As market participants settled back into their desks after the holiday week, they sifted through the secondary for high grades amid the supply overhang.

Tax-exempt yields fell modestly beyond the short end of the curve. The belly of the yield curve, in particular, saw solid activity, a trader in North Carolina said.

“Certainly, in the intermediate part of the curve, we’ve had some solid trading today,” he said. “We’ve definitely seen munis performing and credits starting to tighten from where they were over the last few weeks. I wouldn’t say everybody’s jumping on board, but for a Monday, we’re certainly seeing some good performance, good follow-through from late last week.”

Retail investors bought paper early on the day, picking away at some of the longer bonds, a trader in Florida added.

But there was also noticeable activity from the institutional crowd, which compressed spreads.

Some activity in the secondary raised eyebrows.

Louisiana gas and fuels tax bonds traded closer to where the state’s general obligation credits trade. The deal arrived back in May at plus-40 basis points to most recent Louisiana GO deal, the trader said.
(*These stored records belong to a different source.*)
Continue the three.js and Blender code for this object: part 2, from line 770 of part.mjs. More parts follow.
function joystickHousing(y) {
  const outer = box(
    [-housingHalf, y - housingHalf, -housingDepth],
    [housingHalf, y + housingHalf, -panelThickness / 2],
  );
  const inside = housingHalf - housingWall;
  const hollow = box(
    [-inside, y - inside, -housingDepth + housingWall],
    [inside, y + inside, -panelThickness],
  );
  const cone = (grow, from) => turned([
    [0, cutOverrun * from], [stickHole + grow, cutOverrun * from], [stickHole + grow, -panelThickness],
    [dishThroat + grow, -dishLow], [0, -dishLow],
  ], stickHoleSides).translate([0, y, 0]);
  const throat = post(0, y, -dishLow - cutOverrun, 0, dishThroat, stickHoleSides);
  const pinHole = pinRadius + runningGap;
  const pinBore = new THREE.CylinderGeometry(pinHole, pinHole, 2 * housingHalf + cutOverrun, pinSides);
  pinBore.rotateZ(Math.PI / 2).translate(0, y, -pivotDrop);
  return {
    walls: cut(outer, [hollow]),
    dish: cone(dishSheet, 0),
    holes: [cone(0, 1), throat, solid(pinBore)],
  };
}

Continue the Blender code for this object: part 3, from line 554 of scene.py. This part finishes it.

“But there have been trades inside of plus-30 [basis points] now,” he said. “And Louisiana gas seems to be trading on top of that, or flat to that, which is definitely an eye-opener, in, call it the 10-year area.”

Tax-exempt yields on Monday firmed across all but the front end of the curve, according to the Municipal Market Data scale. They were steady through two years.
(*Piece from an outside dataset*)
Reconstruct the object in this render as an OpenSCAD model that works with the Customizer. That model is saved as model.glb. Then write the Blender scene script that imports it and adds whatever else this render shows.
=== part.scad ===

Yields from three to 10 years ended the day one to two basis points lower. Beyond 10 years, they dropped three basis points.

The benchmark 10-year triple-A fell two basis points in Monday’s session to 1.80%. The muni long bond clipped three basis points on the day 3.09%. The two-year started the week at 0.32%, hovering for the 26th straight session.
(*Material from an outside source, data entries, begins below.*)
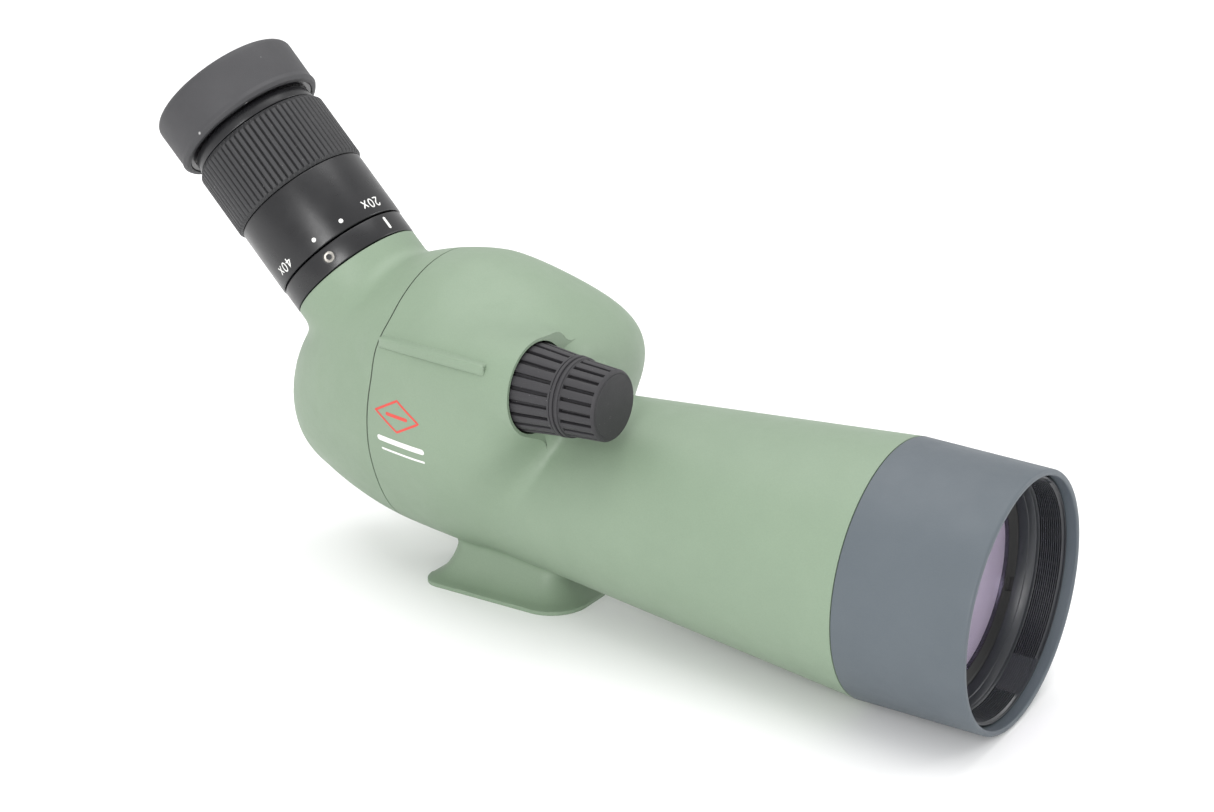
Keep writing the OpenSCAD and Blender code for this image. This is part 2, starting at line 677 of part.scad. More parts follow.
front_housing();
rear_cover();
cover_seal();
cover_screws();
tripod_bush();
hood();
objective_cell();
front_objective_lens();
rear_objective_lens();
lens_spacer();
objective_retaining_ring();
objective_seal();
light_baffles();
prism_bracket();
bracket_screws();
guide_rods();
deflection_prism();
knob_bush();
focus_shaft();
knob_core();
knob_grip();
knob_cap();
shaft_clip();
prism_carriage();
erecting_prism();
prism_clip();
focus_nut();
eyepiece_base_ring();
base_set_screw();
eyepiece_seal();
inner_barrel();
field_stop();
eye_sleeve();
eye_lens();
eye_lens_ring();
zoom_ring();
zoom_grip();
cam_sleeve();
front_zoom_cell();
front_zoom_lens();
rear_zoom_cell();
rear_zoom_lens();
eyecup_guide_ring();
eyecup_core();
eyecup_rubber();
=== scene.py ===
import math

import bmesh
import bpy
import numpy as np
from mathutils import Matrix, Vector


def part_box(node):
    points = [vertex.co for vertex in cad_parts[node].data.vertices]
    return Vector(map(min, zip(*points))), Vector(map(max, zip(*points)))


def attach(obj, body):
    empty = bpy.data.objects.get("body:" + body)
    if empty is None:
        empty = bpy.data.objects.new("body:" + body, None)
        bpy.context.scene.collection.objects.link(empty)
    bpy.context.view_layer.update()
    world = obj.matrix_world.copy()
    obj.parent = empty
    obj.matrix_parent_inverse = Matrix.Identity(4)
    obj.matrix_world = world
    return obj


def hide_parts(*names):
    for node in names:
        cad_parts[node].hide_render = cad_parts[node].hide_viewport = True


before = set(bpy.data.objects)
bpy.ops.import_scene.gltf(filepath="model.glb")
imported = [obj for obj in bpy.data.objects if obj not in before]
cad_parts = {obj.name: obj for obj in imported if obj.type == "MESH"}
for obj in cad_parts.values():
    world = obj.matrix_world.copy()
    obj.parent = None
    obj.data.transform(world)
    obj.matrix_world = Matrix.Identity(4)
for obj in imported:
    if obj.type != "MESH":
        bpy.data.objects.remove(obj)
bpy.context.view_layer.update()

MM = 0.001
VOXEL = 0.9   # grid of the body's surface, mm
TURN = 224     # segments round a turned piece

# ---------------------------------------------------------------- dimensions, mm
AXIS_Z = 31.5
TUBE_FRONT_X, TUBE_FRONT_R, TUBE_TAPER = 106.0, 31.55, 0.085
PARTING_X = -26.5
HOOD_FRONT_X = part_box("hood")[1].x / MM
HOOD_R, HOOD_INNER_R = 31.0, 29.5

EGG_MID_X, EGG_WIDE_X, EGG_FRONT_X, EGG_REAR_X = -12.7, -5.0, 24.0, -74.0
EGG_HALF_H, EGG_HALF_W = 36.8, 34.0
EGG_Z_MID, EGG_Z_FRONT, EGG_Z_REAR = 19.2, 30.0, 6.7
TUBE_END_LEN = 34.0

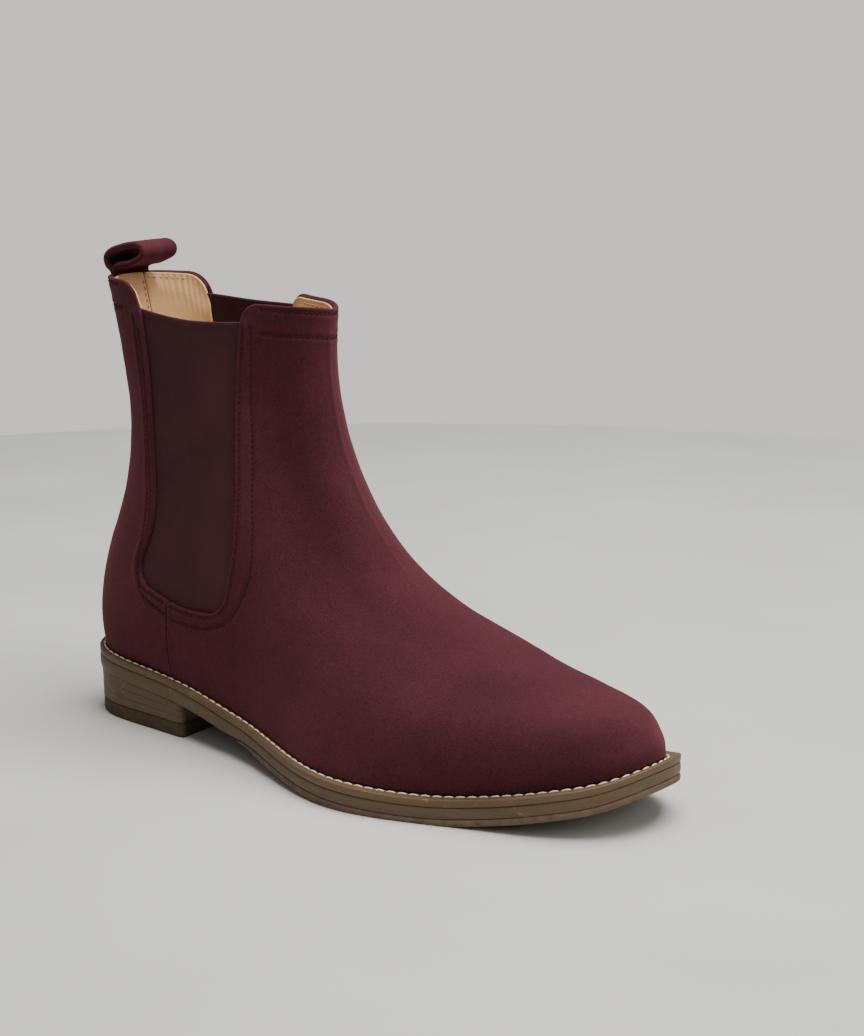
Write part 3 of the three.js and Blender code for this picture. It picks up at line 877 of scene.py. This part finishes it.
def thread_finish(name, dark, light, sheen=0.2):
    """Twisted thread, a little fuzzy."""
    f = Finish(name, 0.75, sheen=sheen, specular=0.25)
    twist = f.noise(0.55, 3, 0.7)
    f.colour(f.ramp(twist, (0.3, dark), (0.7, light)))
    f.relief((twist, 0.5, 0.2))
    return f.material


def rubber_finish(name, dark, light):
    """Matt rubber, a little scuffed."""
    f = Finish(name, 0.8, specular=0.3)
    f.colour(f.ramp(f.noise(4, 6, 0.7), (0.3, dark), (0.7, light)))
    f.relief((f.noise(0.6, 3, 0.7), 0.4, 0.2), (f.noise(0.9, 4, 0.6, (30, 30, 1)), 0.3, 0.25))
    return f.material


def metal_finish(name, dark, light, roughness):
    f = Finish(name, roughness, metallic=1.0)
    f.colour(f.ramp(f.noise(3, 4), (0.3, dark), (0.7, light)))
    f.relief((f.noise(0.4, 3, 0.6, (20, 1, 1)), 0.2, 0.05))
    return f.material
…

Treasury yields continue to creep downward, and narrowly outperformed on the day as they did.

The benchmark 10-year yield slipped three basis points to 1.52%. The 30-year yield fell four basis points to 2.62%. The two-year slipped one basis point to 0.27%.

The low yields have investors buying bonds through gritted teeth, a trader in New York said.

“Clients are going to be forced into buying whether they like it or not,” he said. “They don’t like it — they’d rather buy when things are cheap. But they’re flush with cash.”

There is definitely some overhang in the muni secondary market from deals that arrived a few weeks ago, the trader from North Carolina said. And that has piqued the interest of some investors.

“You’re seeing some pretty good tightening. The deals that sold two weeks ago, those have tightened in,” the trader said. “A lot of bonds, on good high-grade stuff, have tightened 10 to 15 basis points. As that continues, guys will probably start looking, as there’s value from credit to credit. And if you start to see some of these high-grades trade, that’ll be a pretty good sign for the market.”

Muni ratios to Treasuries continue to look attractive, despite the low nominal levels, the trader in North Carolina said. Ratios will probably remain that way, he added.

Ratios ended Monday above 117% across the curve, according to MMD numbers. The 10-year ratio stood at 118%. For the past month, it averaged about 116%.

The two-year and 30-year recorded ratios of 119% and 118%, respectively. Over the same period, the 30-year ratio has averaged approximately 117%.

The two-year has averaged around 109%.

“I don’t see any reversion to the mean anytime soon, especially if Treasuries continue to go lower in yield,” the trader from North Carolina said. “It’ll probably be a lagging effect on munis. I would anticipate us holding around these levels, certainly if supply is not a factor.”

Muni supply should approach pre-Independence Day celebration levels this week, after posting particularly weak issuance numbers last week due to the holiday falling mid-week.

Industry estimates anticipate $7.07 billion should reach the market. That compares with a meager $105.7 million of new supply during the holiday week.

Most of the larger deals are expected to arrive on Tuesday.

On Monday, Bank of America Merrill Lynch priced for retail $317.3 million of the Central Puget Sound Regional Transit Authority sales tax and motor vehicle excise tax refunding bonds and sales tax refunding bonds, in two series.

Bonds in the first series, $216.4 million of sales tax and motor vehicle excise tax refunding bonds, are rated Aa1 by Moody’s Investors Service and AAA by Standard & Poor’s. Yields range from 0.34% with a 3.00% coupon in 2014 to 0.67% with a 3.00% coupon in 2016.

Debt maturing in 2013 is offered in a sealed bid. Credits maturing in 2017 through 2028 are not offered to retail. The bonds are callable at par in 2022.

Bonds in the second series, $100.9 million of sales tax refunding bonds, are rated Aa2 by Moody’s and triple-A by Standard & Poor’s. Yields range from 0.81% with a 4.00% coupon in 2016 through 3.37% with a 3.25% coupon in 2030. The bonds are callable at par in 2022.

In the competitive side of the market, TD Securities won $90 million of Dekalb County, Ga., School District tax anticipation notes. The notes mature on Dec. 28; they are priced to yield at 0.56%.